Air traffic chaos after engineers were working from home
Hundreds of flights were cancelled after an air traffic control system fault, while people stranded abroad faced long waits to return home.
Air travel chaos that caused delays for more than 700,000 passengers was fuelled by a "lack of planning" and engineers working from home, investigators have said.
Hundreds of flights were cancelled and thousands of people were stranded abroad by an air traffic control (ATC) system fault on 28 August last year.
It was Bank Holiday Monday, one of the busiest days of the year for air travel.
Airlines lost around £100m in refunds, rebookings, hotel rooms and refreshments after air traffic control provider National Air Traffic Services (Nats) suffered a technical glitch while processing a flight plan.
The report estimates that more than 300,000 people suffered cancellations, while approximately 95,000 endured delays of over three hours, and at least a further 300,000 were hit by shorter delays.
An interim report, published on Thursday by the regulator the Civil Aviation Authority (CAA), said an inquiry panel found no "multi-agency rehearsal of the management of an incident of this nature and scale".
It's the sort of dry run that's a regular feature of planning in other sectors, the panel said.
The report said there was "a significant lack of pre-planning and co-ordination for major events and incidents" focusing on how to put things right.
Nats wouldn't usually schedule planned maintenance work on public holidays, the report said, so engineering staff would normally "be available on standby at remote locations - typically at home".

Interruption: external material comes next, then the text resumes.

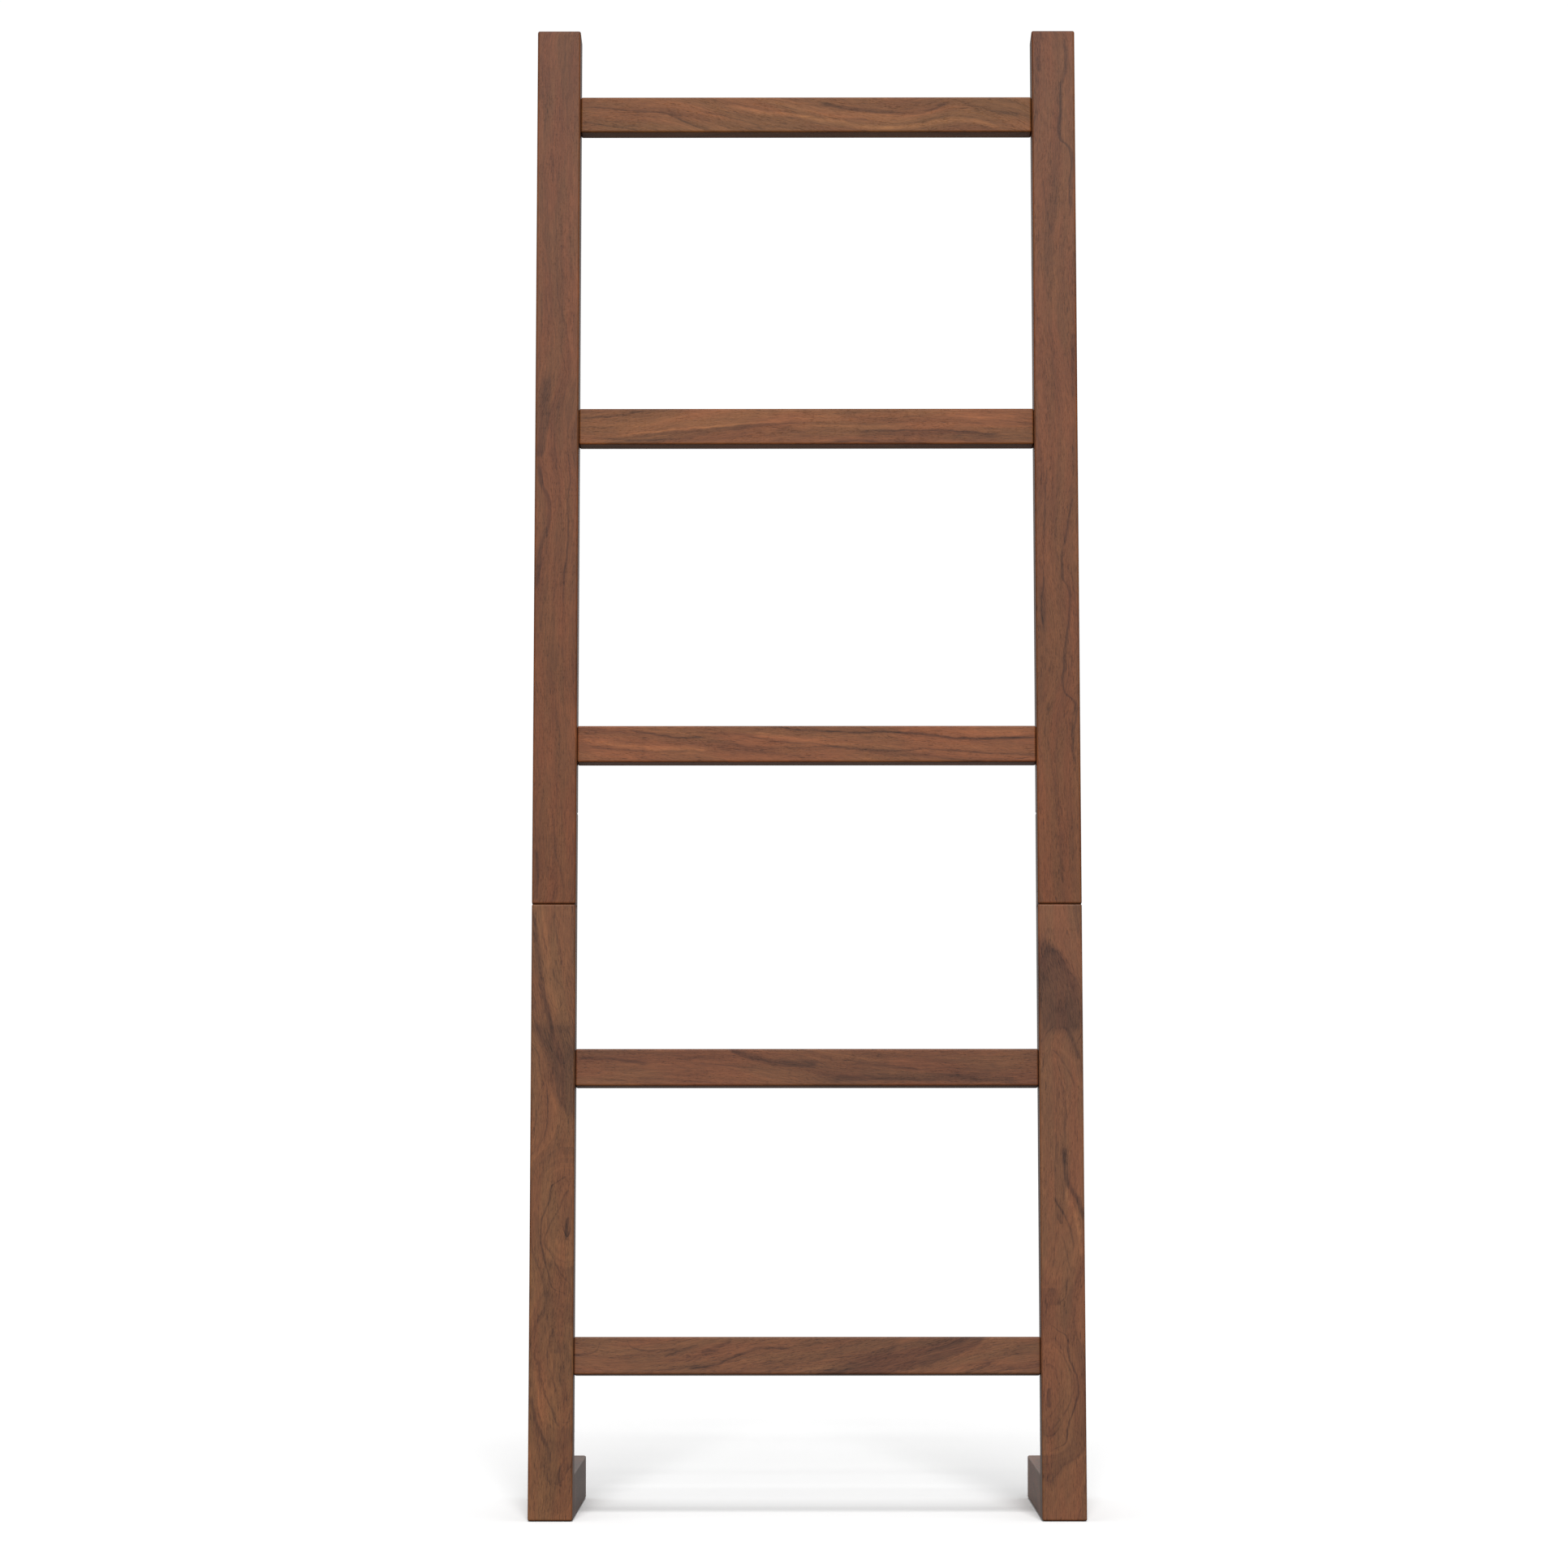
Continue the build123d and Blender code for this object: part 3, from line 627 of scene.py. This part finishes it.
RUNGS = {
    "rung_5": Board(
        heart=[(0.0, -60, 60), (0.1, -63, 60), (0.18, -67, 60), (0.22, -71, 60),
               (0.3, -82, 60), (0.35, -88, 60), (0.5, -103, 60), (0.6, -111, 60),
               (0.68, -114, 60), (0.75, -112, 60), (0.85, -106, 60), (0.9, -108, 60),
               (1.0, -122, 60)],
        bands=[(70, 0.50), (88, 0.52), (95, 0.36), (100, 0.52), (112, 0.48), (122, 0.74),
               (126, 0.78), (127, 0.50), (136, 0.38), (145, 0.52)],
        marks=[
            Mark(-0.14, 2.5, (0.0, 8), (0.05, 6), (0.10, 4), (0.15, 2), (0.18, 2), (0.20, -2),
                 (0.22, -6), (0.25, -12), (0.29, -18)),
            Mark(-0.10, 8, (0.19, 0), (0.22, -6), (0.25, -12), (0.29, -18)),
            Mark(-0.15, 2.5, (0.0, -8), (0.05, -12), (0.10, -15), (0.13, -18)),
            Mark(-0.15, 2, (0.26, 6), (0.27, 3), (0.30, 0), (0.34, -5), (0.37, -9),
                 (0.41, -13), (0.47, -15), (0.50, -15.5)),
            Mark(0.25, -6, (0.30, 15), (0.35, 10), (0.40, 5), (0.45, 2), (0.50, 0),
                 (0.53, -4), (0.57, -5), (0.60, -9), (0.63, -11), (0.68, -12.5),
                 (0.72, -11.5), (0.76, -9), (0.80, -5), (0.83, -3), (0.86, -4), (0.90, -8),
                 (0.94, -15), (0.96, -18)),
            Mark(-0.20, 6, (0.52, 12), (0.58, 6), (0.62, 3), (0.68, 0), (0.73, -1),
                 (0.78, 4), (0.80, 8), (0.83, 12)),
            Mark(-0.15, 5, (0.84, 12), (0.86, 9), (0.92, 2), (0.98, -2)),
        ],
        seed=85.6, figure=0.35, tint=(0.77, 0.65, 0.34)),
    "rung_4": Board(
        heart=[(0.0, -90, 50), (0.1, -86, 50), (0.25, -78, 50), (0.4, -73, 50), (0.55, -72, 50),
               (0.8, -73, 50), (1.0, -76, 50)],
        bands=[(60, 0.44), (72, 0.52), (84, 0.48), (89, 0.70), (91, 0.50), (100, 0.60),
               (112, 0.52), (125, 0.46)],
        marks=[
            Mark(0.20, 3, (0.06, -13), (0.08, -12), (0.12, -9), (0.16, -7), (0.20, -5),
                 (0.25, -3), (0.30, -1), (0.35, 1), (0.40, 3), (0.47, 5)),
            Mark(0.10, 25, (0.06, -13), (0.12, -9), (0.20, -5), (0.30, -1), (0.40, 3),
                 (0.50, 4), (0.60, 3)),
            Mark(-0.12, -16, (0.04, -12), (0.12, -9), (0.20, -5), (0.30, -1), (0.40, 3),
                 (0.50, 4)),
            Mark(-0.20, 3, (0.0, 8), (0.05, 9), (0.10, 12), (0.15, 16)),
            Mark(-0.15, 3, (0.02, -13), (0.10, -15), (0.20, -16)),
            Mark(-0.15, -2.5, (0.60, -5), (0.65, -4), (0.75, -3.5), (0.82, -4), (0.90, -7),
                 (0.94, -9)),
            Mark(-0.12, -10, (0.60, -5), (0.65, -4), (0.75, -3.5), (0.82, -4), (0.90, -7),
                 (0.94, -9)),
            Mark(-0.15, 5, (0.55, -18), (0.60, -17), (0.72, -18), (0.78, -18)),
            Mark(0.12, 8, (0.80, 10), (0.84, 9), (0.97, 7)),
        ],
        seed=74.1, figure=0.4, tint=(0.8, 0.65, 0.39)),
    "rung_3": Board(
        heart=[(0.0, -70, 50), (0.2, -76, 50), (0.45, -86, 50), (0.6, -88, 50), (0.75, -95, 50),
               (1.0, -101, 50)],
        bands=[(60, 0.46), (80, 0.56), (90, 0.60), (97, 0.34), (101, 0.58), (112, 0.50),
               (118, 0.36), (124, 0.60), (135, 0.5)],
        marks=[
            Mark(0.15, 6, (0.0, 3), (0.02, 2), (0.05, 0), (0.10, -4), (0.15, -6), (0.20, -6),
                 (0.30, -8)),
            Mark(-0.25, 2.5, (0.11, 14), (0.13, 12), (0.18, 8), (0.22, 6), (0.28, 6)),
            Mark(-0.12, 2.5, (0.02, -3), (0.05, -5), (0.10, -7), (0.16, -9), (0.25, -8)),
            Mark(-0.15, 2.5, (0.25, 12), (0.28, 11), (0.35, 9), (0.42, 3), (0.50, -1)),
            Mark(0.15, -6, (0.38, 13), (0.40, 12), (0.50, 5), (0.58, 2), (0.62, 0)),
            Mark(-0.28, 3, (0.40, 18), (0.42, 17), (0.50, 13), (0.55, 12), (0.60, 11),
                 (0.68, 11), (0.72, 10), (0.77, 8), (0.82, 5), (0.87, 4), (0.93, 5),
                 (1.02, 6)),
            Mark(0.12, 9, (0.70, 14), (0.77, 11), (0.82, 8), (0.90, 7), (0.98, 9)),
            Mark(-0.20, 3, (0.48, 1), (0.50, 0), (0.57, -4), (0.62, -7), (0.70, -8),
                 (0.75, -6), (0.80, -7), (0.88, -10), (1.02, -13)),
            Mark(-0.12, 2.5, (0.36, -7), (0.38, -8), (0.45, -12), (0.50, -15)),
        ],
        seed=63.8, figure=0.4, tint=(0.83, 0.67, 0.46)),
    "rung_2": Board(
        heart=[(0.0, -78, 50), (0.3, -82, 50), (0.45, -90, 50), (0.6, -100, 50),
               (0.75, -104, 50), (1.0, -106, 50)],
        bands=[(60, 0.50), (92, 0.52), (100, 0.46), (108, 0.32), (116, 0.36), (122, 0.50),
               (140, 0.46)],
        marks=[
            Mark(-0.16, 5, (0.0, 8), (0.05, 8), (0.10, 6), (0.14, 3), (0.16, 1)),
            Mark(-0.20, 10, (0.32, 19), (0.33, 17), (0.36, 10), (0.40, 5), (0.44, 1),
                 (0.50, 0), (0.53, -1)),
            Mark(-0.16, 10, (0.525, 0), (0.53, -3), (0.54, -12), (0.57, -14), (0.65, -13),
                 (0.75, -14), (0.85, -14), (0.97, -18)),
            Mark(-0.10, 4, (0.60, 4), (0.62, 3), (0.68, 0), (0.73, -3), (0.75, -4)),
            Mark(-0.10, 4, (0.75, -6), (0.77, -7), (0.85, -11), (0.88, -13)),
        ],
        seed=52.3, figure=0.5, tint=(0.69, 0.59, 0.47)),
    "rung_1": Board(
        heart=[(0.0, -60, 34), (0.1, -62, 34), (0.3, -50, 34), (0.45, -38, 34),
               (0.6, -28, 34), (0.75, -10, 34), (0.9, 8, 34), (1.0, 14, 34)],
        bands=[(30, 0.50), (42, 0.48), (47, 0.34), (52, 0.52), (60, 0.46), (66, 0.56),
               (76, 0.48), (90, 0.5)],
        marks=[
            Mark(-0.18, 2.5, (-0.01, 0), (0.0, 0), (0.03, 1), (0.05, 5), (0.055, 11),
                 (0.06, 17)),
            Mark(-0.18, 2.5, (0.11, 16), (0.115, 14), (0.12, 9), (0.13, 6), (0.16, 4),
                 (0.20, 5), (0.22, 5)),
            Mark(-0.12, 2.5, (0.07, -4), (0.08, -3), (0.12, -1), (0.15, 1), (0.17, 2)),
            Mark(-0.15, 2.5, (0.19, -3), (0.20, -1), (0.23, 5), (0.26, 9), (0.27, 11)),
            Mark(-0.15, 8, (0.27, 0), (0.28, 1), (0.30, 3), (0.32, 8), (0.34, 14)),
            Mark(-0.26, 3.5, (0.24, -15), (0.25, -14), (0.30, -11), (0.33, -5), (0.37, 2),
                 (0.40, 6), (0.45, 6), (0.47, 5)),
            Mark(-0.13, 16, (0.50, -30), (0.57, -18), (0.62, -9), (0.66, -2), (0.69, 5),
                 (0.70, 15)),
            Mark(-0.22, 32, (0.50, -48), (0.60, -32), (0.68, -18), (0.72, -13), (0.78, -6),
                 (0.82, 1), (0.86, 9), (0.88, 17), (0.93, 34)),
        ],
        seed=41.0, figure=0.4, lines=0.4, tint=(0.73, 0.68, 0.58)),
}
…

It took 90 minutes for a Level 2 on-call engineer to get there and carry out a full system restart which couldn't be done from home, but still, no one called for a more senior engineer "for more than three hours after the initial failure".
The flight plan in question listed two waypoints, or locations, with the same abbreviations, causing the system to generate a "critical exception error" and shut down to "prevent the transfer of apparently corrupt flight data to the air traffic controllers", the report said.
Many affected passengers had to pay up front for alternative flights, food and accommodation - and submitted claims to airlines for reimbursement - despite the carriers being legally required to provide these.
Tim Alderslade, chief executive of Airlines UK, which represents UK-registered carriers, said the report contains "damning evidence that Nats' basic resilience planning and procedures were wholly inadequate and fell well below the standard that should be expected for national infrastructure of this importance."
Some travellers were stranded overseas for several days.
A Nats spokesman said it had already been working on improvements.